__Task details__:
For the records below, give the count of lines holding the word "three" and nothing more.

__Material shown__:
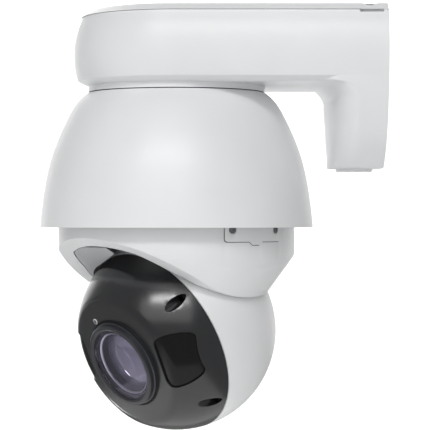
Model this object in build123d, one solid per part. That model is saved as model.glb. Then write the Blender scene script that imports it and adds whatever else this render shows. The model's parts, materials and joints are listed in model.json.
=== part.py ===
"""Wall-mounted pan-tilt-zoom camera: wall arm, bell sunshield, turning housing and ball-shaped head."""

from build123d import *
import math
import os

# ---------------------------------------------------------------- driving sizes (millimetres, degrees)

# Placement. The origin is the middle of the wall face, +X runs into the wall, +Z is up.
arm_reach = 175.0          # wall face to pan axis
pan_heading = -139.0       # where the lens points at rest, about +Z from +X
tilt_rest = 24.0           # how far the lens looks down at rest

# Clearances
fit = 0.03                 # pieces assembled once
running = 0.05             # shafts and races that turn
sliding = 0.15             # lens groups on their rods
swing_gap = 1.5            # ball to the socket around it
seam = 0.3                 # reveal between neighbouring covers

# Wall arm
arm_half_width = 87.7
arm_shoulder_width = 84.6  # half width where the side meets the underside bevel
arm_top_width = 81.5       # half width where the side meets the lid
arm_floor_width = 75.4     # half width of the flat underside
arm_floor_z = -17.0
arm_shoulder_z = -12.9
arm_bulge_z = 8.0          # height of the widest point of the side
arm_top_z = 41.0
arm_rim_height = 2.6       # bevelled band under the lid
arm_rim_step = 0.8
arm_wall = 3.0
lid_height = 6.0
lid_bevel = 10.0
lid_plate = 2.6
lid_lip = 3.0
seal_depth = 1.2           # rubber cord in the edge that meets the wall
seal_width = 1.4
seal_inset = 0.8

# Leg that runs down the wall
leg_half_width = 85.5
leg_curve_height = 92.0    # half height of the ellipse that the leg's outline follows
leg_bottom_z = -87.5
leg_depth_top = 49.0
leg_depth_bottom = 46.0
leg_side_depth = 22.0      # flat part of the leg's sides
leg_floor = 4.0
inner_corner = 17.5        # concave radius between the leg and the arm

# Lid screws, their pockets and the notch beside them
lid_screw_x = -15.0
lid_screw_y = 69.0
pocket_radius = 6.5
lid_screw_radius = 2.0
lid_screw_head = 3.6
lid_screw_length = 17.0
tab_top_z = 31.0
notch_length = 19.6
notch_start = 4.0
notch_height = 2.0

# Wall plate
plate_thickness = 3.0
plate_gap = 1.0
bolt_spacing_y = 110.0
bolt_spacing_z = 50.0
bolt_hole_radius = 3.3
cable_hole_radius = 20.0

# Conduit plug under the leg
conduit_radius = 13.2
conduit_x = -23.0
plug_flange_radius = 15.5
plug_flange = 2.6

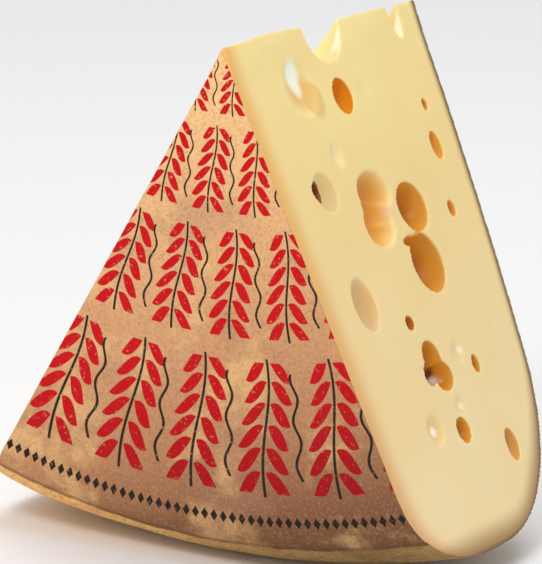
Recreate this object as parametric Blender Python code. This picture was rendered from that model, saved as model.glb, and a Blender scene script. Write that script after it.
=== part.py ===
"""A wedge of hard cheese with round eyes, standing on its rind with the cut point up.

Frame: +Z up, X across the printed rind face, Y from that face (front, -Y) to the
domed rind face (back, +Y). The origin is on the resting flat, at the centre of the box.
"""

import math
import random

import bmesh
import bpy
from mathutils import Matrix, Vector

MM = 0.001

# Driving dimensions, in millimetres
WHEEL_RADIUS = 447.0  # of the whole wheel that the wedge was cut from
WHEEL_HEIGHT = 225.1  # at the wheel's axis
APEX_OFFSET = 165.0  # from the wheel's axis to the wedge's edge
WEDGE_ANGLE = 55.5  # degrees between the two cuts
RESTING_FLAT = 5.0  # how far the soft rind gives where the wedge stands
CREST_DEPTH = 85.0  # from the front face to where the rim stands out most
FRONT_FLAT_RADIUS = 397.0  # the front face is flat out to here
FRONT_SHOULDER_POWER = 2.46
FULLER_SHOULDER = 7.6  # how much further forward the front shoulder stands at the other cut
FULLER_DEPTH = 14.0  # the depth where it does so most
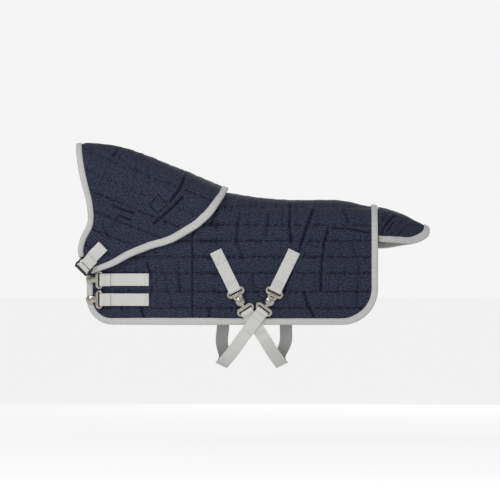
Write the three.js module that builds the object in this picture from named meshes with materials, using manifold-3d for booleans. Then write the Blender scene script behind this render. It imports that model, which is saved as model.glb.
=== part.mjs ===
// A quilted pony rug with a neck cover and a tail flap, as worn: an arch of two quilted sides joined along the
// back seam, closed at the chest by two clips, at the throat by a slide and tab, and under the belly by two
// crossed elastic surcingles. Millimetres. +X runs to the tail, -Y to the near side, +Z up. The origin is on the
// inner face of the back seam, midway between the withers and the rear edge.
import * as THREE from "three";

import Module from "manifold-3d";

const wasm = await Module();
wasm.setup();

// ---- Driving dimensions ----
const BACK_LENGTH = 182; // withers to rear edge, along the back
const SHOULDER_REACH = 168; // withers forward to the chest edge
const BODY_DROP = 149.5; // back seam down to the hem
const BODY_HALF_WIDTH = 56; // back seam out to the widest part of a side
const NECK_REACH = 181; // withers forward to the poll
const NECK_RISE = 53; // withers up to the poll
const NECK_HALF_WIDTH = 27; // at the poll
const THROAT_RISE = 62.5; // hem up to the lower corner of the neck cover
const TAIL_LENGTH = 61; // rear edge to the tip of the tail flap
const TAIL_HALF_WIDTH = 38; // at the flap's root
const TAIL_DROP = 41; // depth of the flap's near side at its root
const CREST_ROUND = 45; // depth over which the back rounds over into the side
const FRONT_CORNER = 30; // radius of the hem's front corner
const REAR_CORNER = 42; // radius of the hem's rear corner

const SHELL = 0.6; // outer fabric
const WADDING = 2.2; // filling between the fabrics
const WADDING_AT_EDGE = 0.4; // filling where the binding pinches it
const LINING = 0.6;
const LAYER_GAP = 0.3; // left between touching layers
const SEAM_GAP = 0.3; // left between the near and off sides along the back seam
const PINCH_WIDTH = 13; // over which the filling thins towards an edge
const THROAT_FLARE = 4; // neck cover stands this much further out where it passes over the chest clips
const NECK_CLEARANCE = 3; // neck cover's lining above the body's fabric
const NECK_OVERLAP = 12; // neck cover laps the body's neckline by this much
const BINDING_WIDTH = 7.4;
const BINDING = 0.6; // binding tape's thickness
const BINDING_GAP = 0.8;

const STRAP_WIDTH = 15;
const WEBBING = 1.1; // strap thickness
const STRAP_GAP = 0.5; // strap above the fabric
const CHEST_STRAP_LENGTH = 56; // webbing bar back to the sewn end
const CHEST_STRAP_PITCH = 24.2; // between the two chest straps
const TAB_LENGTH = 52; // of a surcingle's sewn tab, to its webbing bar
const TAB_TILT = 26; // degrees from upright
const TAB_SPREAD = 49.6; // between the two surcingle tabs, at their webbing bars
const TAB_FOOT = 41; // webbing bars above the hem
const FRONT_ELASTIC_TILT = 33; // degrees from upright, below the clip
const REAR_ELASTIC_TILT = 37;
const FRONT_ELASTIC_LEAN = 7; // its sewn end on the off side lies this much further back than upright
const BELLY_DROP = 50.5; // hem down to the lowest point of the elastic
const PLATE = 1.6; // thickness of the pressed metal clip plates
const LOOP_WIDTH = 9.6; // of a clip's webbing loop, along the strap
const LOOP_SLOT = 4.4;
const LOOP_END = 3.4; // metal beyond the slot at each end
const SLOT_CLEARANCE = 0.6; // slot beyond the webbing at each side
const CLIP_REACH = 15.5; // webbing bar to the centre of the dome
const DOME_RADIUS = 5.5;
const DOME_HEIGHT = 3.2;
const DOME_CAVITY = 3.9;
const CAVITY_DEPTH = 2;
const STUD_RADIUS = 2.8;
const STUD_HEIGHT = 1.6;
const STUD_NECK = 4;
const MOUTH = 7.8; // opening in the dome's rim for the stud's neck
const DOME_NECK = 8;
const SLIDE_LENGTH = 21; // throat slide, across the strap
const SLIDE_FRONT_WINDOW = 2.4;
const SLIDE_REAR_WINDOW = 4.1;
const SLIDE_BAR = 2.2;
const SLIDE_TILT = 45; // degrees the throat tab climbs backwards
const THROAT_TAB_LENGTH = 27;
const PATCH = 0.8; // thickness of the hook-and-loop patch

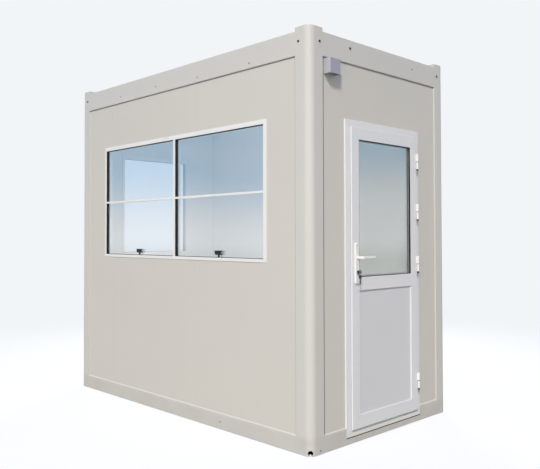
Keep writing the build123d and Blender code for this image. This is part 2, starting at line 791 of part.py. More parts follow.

__Solution__:
2